My List of BIPOC Boy Main Characters in YA Fantasy, Sci-Fi, & Mystery
This article by Suy Davies Okungbowa is great, focus on Black boy rep in YA fantasy/sci-fi and the following article by Steven Underwood is also excellent.
This whole issue of the lack of BIPOC boy main characters in YA fiction is so frustrating, and I’m just another white woman. I literally cannot imagine how it feels to be a BIPOC boy. And then we all wonder why teenage boys don’t seem to want to read that much. Well jeeze, could it be because after MG the publishing industry basically abandons them and erases them for the next 5 years? For example, at our HS we have a lot of East Asian and Southeast Asian boys who are almost entirely unable to see themselves represented in YA fiction, especially fantasy, sci-fi, or mystery, because I’ve been largely unable to find such books featuring Asian boy main POV characters.
And this whole conversation isn’t even bringing in the #ownvoices specification. If you think its hard to find books featuring BIPOC boys as the main characters, wait until you try to find these books actually written #ownvoices by a BIPOC male author. Even more rare.
We desperately need to see publishers providing more BIPOC boy main characters. I’m hoping other librarians, booksellers, and readers will take up this call to action with me and start tweeting and emailing & generally bothering publishers about this lack. . If we are loud enough, perhaps we can help nudge publishers into waking up and realizing that BIPOC teen boys don’t only want to see themselves represented in stories about trauma, oppression, racism, bigotry, or sports.
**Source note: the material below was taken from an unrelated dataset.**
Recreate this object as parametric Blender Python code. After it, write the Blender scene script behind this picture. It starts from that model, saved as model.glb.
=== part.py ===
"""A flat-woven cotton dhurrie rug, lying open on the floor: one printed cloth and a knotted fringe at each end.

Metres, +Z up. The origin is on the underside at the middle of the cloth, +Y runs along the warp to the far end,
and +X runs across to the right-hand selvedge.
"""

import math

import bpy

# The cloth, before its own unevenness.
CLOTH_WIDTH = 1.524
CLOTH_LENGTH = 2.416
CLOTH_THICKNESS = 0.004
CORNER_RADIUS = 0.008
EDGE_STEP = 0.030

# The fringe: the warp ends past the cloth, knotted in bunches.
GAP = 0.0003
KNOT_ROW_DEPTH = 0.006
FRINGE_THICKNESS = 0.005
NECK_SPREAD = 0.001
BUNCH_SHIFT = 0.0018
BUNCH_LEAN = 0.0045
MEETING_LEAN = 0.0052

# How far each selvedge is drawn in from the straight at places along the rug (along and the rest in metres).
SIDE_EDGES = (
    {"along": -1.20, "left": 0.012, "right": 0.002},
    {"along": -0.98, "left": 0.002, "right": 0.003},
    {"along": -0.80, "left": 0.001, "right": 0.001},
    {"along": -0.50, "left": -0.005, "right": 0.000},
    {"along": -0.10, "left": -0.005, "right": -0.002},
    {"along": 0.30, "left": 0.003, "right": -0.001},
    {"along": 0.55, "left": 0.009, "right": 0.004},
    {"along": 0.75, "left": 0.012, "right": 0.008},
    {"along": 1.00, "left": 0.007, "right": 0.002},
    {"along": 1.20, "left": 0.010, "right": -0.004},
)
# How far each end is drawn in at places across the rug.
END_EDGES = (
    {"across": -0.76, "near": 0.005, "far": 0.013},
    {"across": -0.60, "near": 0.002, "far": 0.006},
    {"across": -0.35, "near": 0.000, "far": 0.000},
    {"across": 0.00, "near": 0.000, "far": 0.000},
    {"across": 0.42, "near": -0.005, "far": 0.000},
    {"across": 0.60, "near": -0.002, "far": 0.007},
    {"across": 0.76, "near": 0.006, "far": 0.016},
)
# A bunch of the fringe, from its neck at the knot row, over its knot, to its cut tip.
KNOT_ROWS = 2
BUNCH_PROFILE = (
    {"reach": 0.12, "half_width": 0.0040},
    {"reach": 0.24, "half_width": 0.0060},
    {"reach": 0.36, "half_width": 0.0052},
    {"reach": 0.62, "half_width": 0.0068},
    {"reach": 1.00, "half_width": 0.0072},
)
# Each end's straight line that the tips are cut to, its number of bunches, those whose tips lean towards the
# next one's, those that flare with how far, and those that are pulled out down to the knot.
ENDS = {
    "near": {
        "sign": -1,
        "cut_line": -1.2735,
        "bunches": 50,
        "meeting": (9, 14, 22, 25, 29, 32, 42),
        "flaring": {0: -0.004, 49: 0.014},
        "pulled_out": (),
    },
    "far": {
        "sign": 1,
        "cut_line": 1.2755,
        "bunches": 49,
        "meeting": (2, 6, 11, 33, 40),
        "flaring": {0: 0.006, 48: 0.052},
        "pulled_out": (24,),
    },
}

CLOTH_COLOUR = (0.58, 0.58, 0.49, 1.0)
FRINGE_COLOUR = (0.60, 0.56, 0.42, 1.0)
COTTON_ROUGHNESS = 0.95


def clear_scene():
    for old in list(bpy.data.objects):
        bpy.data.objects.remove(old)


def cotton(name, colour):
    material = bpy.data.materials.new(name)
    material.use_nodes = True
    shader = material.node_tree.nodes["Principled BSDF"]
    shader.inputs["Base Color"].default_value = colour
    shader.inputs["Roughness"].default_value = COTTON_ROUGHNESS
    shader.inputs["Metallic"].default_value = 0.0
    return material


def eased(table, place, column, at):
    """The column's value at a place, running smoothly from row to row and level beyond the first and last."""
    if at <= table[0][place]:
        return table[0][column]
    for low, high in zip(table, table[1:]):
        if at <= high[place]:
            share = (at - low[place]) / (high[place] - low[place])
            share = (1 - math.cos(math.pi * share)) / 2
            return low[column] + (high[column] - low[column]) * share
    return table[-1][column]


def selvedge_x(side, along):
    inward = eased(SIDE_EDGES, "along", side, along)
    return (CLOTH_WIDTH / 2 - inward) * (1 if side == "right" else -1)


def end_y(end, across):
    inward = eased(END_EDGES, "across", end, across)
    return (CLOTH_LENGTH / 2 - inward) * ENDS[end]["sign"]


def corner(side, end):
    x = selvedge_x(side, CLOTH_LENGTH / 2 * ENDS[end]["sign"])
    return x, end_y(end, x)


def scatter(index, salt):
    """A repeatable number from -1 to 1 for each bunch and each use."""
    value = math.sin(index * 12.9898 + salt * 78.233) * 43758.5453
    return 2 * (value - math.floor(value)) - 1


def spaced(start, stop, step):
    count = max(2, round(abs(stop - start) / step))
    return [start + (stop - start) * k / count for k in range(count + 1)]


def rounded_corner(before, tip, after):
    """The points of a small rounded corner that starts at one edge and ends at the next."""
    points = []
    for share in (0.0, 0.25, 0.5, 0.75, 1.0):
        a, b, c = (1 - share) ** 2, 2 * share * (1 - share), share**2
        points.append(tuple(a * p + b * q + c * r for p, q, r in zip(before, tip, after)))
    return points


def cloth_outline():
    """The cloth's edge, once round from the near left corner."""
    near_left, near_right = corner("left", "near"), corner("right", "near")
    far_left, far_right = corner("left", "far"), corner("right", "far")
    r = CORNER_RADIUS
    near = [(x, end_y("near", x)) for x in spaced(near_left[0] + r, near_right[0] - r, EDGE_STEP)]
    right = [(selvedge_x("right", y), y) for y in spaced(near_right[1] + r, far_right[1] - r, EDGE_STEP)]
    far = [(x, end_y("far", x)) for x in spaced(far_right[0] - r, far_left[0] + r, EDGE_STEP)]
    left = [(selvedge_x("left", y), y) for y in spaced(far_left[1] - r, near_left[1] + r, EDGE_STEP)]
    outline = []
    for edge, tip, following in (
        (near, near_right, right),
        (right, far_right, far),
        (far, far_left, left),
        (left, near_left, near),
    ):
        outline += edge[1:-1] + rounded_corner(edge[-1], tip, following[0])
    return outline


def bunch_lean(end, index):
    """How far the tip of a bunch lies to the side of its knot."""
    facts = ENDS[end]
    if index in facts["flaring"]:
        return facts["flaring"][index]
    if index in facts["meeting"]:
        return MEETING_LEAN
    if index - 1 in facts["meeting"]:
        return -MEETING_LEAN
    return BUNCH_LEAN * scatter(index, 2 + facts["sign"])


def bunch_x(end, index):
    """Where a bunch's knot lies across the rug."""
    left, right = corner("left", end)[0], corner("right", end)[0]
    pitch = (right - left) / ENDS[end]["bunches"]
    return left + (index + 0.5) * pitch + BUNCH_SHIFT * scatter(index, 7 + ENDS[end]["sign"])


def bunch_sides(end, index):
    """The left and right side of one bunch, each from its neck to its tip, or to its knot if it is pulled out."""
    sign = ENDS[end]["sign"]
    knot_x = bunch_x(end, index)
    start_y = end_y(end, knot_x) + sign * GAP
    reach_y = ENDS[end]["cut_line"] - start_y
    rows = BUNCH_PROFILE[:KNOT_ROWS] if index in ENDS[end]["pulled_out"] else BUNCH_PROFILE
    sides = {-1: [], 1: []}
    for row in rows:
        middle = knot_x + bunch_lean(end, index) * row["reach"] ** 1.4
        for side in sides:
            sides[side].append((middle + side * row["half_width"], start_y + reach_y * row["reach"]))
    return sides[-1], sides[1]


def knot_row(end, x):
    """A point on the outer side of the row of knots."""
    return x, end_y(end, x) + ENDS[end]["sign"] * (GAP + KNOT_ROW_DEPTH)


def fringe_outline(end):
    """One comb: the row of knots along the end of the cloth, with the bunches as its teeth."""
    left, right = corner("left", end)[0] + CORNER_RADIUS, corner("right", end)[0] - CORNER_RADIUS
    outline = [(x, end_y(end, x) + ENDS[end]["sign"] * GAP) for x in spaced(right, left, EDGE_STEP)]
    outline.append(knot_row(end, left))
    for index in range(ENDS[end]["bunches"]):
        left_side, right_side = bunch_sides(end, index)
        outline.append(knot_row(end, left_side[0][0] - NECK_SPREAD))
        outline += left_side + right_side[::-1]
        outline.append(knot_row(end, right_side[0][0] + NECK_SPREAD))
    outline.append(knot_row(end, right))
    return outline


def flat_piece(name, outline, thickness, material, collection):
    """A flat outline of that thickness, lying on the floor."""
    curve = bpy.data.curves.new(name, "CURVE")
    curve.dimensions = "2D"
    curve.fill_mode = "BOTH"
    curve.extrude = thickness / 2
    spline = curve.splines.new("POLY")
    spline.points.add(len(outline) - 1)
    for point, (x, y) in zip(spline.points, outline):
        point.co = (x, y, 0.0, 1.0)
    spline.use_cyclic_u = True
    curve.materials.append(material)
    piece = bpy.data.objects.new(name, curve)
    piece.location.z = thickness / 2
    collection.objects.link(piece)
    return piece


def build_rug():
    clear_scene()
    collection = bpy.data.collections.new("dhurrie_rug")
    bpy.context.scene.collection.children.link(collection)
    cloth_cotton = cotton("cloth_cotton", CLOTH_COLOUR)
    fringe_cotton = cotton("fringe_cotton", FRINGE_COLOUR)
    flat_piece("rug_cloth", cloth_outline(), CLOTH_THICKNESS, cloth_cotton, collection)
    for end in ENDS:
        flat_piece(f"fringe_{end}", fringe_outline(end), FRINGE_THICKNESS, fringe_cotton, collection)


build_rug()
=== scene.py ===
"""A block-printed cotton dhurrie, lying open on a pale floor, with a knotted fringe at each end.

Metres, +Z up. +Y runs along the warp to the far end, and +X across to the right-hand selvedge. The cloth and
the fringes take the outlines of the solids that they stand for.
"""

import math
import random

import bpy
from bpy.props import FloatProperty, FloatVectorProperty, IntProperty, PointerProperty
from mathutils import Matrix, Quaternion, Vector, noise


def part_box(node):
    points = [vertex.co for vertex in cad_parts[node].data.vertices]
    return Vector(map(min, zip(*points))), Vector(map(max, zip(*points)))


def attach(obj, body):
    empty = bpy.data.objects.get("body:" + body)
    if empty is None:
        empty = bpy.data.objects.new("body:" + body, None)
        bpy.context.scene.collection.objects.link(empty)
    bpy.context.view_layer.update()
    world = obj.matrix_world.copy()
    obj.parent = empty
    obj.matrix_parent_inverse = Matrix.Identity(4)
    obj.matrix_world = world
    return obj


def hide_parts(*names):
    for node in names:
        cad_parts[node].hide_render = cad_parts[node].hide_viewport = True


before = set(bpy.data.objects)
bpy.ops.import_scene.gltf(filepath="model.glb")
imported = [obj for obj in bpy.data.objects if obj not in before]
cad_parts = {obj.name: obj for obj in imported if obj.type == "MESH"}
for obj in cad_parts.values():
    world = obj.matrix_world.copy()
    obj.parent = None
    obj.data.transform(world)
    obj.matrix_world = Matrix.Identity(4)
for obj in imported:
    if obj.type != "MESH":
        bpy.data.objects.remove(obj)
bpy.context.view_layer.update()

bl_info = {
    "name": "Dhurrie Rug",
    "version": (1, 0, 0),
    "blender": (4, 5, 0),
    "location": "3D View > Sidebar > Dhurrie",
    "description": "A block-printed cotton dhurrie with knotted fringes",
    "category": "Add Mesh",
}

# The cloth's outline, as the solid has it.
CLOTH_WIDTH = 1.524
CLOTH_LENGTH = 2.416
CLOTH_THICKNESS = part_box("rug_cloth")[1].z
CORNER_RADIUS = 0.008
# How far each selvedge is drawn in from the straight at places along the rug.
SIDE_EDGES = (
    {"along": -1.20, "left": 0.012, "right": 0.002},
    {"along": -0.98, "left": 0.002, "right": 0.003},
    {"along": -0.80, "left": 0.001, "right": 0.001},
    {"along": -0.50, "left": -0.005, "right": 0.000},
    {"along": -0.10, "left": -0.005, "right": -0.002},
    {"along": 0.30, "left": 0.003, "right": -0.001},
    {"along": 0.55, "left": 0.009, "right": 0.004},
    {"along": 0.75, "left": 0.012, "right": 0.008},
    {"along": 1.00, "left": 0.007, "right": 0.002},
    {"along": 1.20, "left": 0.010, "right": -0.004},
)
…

That BIPOC teen boys want to see themselves fighting dragons, saving kingdoms, overthrowing dystopian empires, discovering magic, and solving crimes, too.
**Please note: I know I did not talk specifically about the lack of representation of BIPOC girl main characters or of queer main characters in this blog post, not because I don’t think that is extremely important, because I do. I personally have struggled most with finding books featuring male BIPOC main characters and that is why that is the focus of this particular blog post.